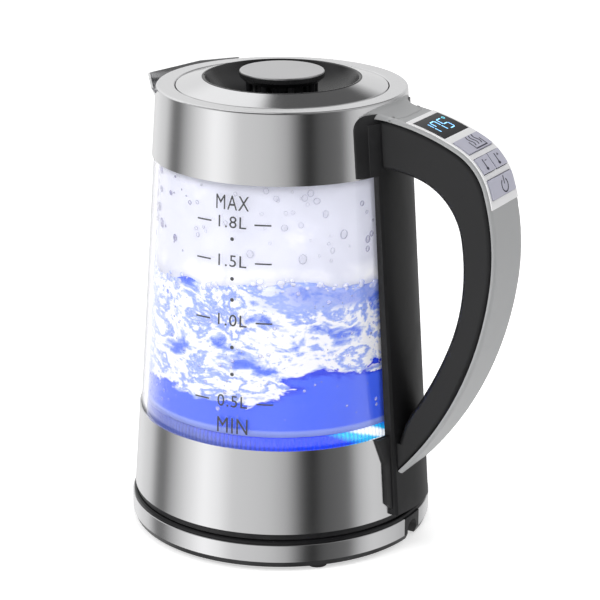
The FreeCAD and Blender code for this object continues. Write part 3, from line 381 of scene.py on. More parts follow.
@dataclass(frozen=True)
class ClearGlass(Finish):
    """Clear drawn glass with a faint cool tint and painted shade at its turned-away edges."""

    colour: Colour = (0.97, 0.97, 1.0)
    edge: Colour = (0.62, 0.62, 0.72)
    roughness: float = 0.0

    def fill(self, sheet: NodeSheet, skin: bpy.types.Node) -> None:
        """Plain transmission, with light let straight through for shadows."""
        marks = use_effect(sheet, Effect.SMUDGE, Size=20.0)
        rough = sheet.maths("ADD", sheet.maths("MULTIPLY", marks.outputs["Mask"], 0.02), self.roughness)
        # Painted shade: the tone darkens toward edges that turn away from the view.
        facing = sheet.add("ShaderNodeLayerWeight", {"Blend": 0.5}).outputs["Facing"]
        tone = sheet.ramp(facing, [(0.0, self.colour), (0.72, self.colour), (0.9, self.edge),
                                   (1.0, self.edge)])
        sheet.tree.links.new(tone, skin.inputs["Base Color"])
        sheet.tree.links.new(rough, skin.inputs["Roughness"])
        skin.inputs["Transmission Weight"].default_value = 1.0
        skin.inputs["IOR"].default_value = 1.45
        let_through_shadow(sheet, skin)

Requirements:
In this exercise, copy only the lines from the opening line of the material through the line where "roughness: float = 0.0" appears.

Correct result:
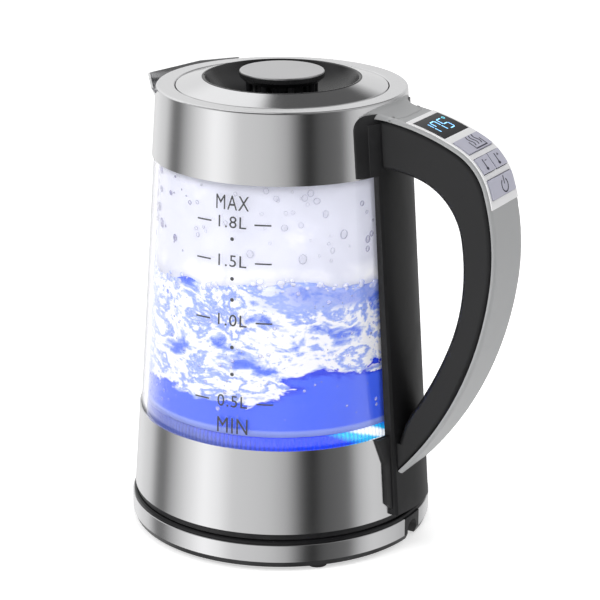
The FreeCAD and Blender code for this object continues. Write part 3, from line 381 of scene.py on. More parts follow.
@dataclass(frozen=True)
class ClearGlass(Finish):
    """Clear drawn glass with a faint cool tint and painted shade at its turned-away edges."""

    colour: Colour = (0.97, 0.97, 1.0)
    edge: Colour = (0.62, 0.62, 0.72)
    roughness: float = 0.0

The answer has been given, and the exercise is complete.